OMA also designed the recently completed headquarters for the Qatar Foundation, which helps fund Education City. That cubic, perforated building, a few hundred feet from the library, “looks deceptively simple from the outside,” says Koolhaas. Inside, a naturally-ventilated, central L-shaped void reveals a jumble of volumes of different shapes and sizes. Hung from a rooftop truss, they contain air-conditioned offices and conference rooms. There is also a covered bridge across the space. Midway up the building’s exterior, an 8-foot-tall incision slices horizontally around the entire perimeter, becoming a low-ceilinged terrace.
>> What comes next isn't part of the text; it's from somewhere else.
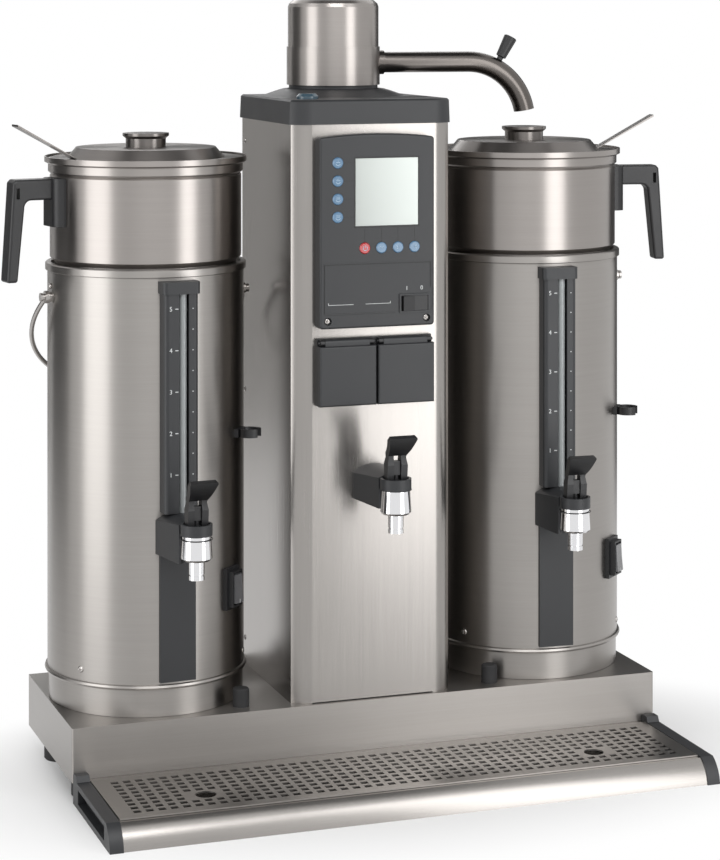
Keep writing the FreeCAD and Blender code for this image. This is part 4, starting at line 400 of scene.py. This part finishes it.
def add_screw(build, place, radius, rings=9, steps=40):
    """A domed head with a cross recess, its underside on the wall."""
    grid = []
    for i in range(rings + 1):
        share = i / rings
        ring = []
        for j in range(steps):
            angle = 2 * math.pi * j / steps
            x, y = share * math.cos(angle), share * math.sin(angle)
            height = 0.42 * math.sqrt(max(1.0 - share**2 * 0.92, 0.0))
            arm = min(abs(x), abs(y))
            if arm < 0.13 and max(abs(x), abs(y)) < 0.56:
                height -= 0.3 * (1 - arm / 0.16)
            ring.append(build.verts.new(place @ (Vector((x, y, height)) * radius * MM)))
        grid.append(ring)
    rim = [
        build.verts.new(place @ (Vector((math.cos(a), math.sin(a), -0.1)) * radius * MM))
        for a in (2 * math.pi * j / steps for j in range(steps))
    ]
    grid.append(rim)
    for inner, outer in zip(grid, grid[1:]):
        for j in range(steps):
            k = (j + 1) % steps
            build.faces.new((inner[j], outer[j], outer[k], inner[k]))
    bmesh.ops.remove_doubles(build, verts=grid[0], dist=1e-7)


def add_text(build, words, place, height, thickness):
    """Figures as thin raised print, in millimetres, centred on the place."""
    curve = bpy.data.curves.new("print_outline", "FONT")
    curve.body = words
    curve.size = height * 1.38 * MM
    curve.extrude = thickness * MM / 2
    curve.align_x = "CENTER"
    curve.align_y = "CENTER"
    shape = bpy.data.objects.new("print_outline", curve)
    bpy.context.scene.collection.objects.link(shape)
    mesh = bpy.data.meshes.new_from_object(shape.evaluated_get(bpy.context.evaluated_depsgraph_get()))
    mesh.transform(place @ Matrix.Translation((0, 0, thickness * MM / 2)))
    build.from_mesh(mesh)
    bpy.data.objects.remove(shape)
    bpy.data.curves.remove(curve)
    bpy.data.meshes.remove(mesh)


def add_arc(build, place, radius, width, start, end, depth, steps=14):
    """A thin raised arc on a wall frame, in millimetres and degrees."""
    rails = []
    for i in range(steps + 1):
        angle = math.radians(start + (end - start) * i / steps)
        across = Vector((math.cos(angle), math.sin(angle), 0))
        rails.append([
            build.verts.new(place @ ((across * r + Vector((0, 0, z))) * MM))
            for r, z in ((radius - width / 2, 0), (radius - width / 2, depth),
                         (radius + width / 2, depth), (radius + width / 2, 0))
        ])
    for low, high in zip(rails, rails[1:]):
        for a, b in ((0, 1), (1, 2), (2, 3), (3, 0)):
            build.faces.new((low[a], low[b], high[b], high[a]))
    build.faces.new(rails[0])
    build.faces.new(reversed(rails[-1]))


def dress(node, material):
    """Gives a carried-over node its material."""
    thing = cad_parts[node]
    thing.data.materials.clear()
    thing.data.materials.append(material)


def finishes():
    return bpy.context.scene.brewer_finishes


def marks():
    return bpy.context.scene.brewer_marks


def material(name, make, *values, **settings):
    """A material by name, mixed the first time that it is asked for."""
    return bpy.data.materials.get(name) or make(name, *values, **settings)


def black():
    return material("black_moulding", moulded, finishes().black_moulding)


def dark():
    return material("dark_moulding", moulded, finishes().dark_moulding, rough=0.46)


def ink():
    return material("white_print", printed, finishes().print_white)


def plated():
    return material("chrome", bright_metal, finishes().chrome, 0.13)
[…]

Clad entirely in travertine, the terrace is a sharp contrast to the soaring volume of the atrium, which it wraps around. “When you feel compressed it forces you to look outside,” explains Koolhaas—to the view over the campus, where the otherworldly library building figures prominently, and to the Doha skyline in the distance.
Koolhaas’s partners at OMA exercise considerable independence on many of the firm’s global projects, but in Doha, Koolhaas played the central role. Despite the library’s echoes of elements from earlier OMA buildings, it—together with the foundation building—reflects an approach where space, light, air, views, materials, landscape, and user experience trump brazen experiments and radical form. It’s also an approach in deference to a vigilant, and less than thrill-seeking client. The result is an architecture that’s appropriate and striking, but not quite the breakthrough design of OMA’s Seattle Central Library (2004)—nor as extreme as its CCTV Tower in Beijing (2008), and, it seems, Koolhaas’s next major project, the much-delayed Taipei Performing Arts Center.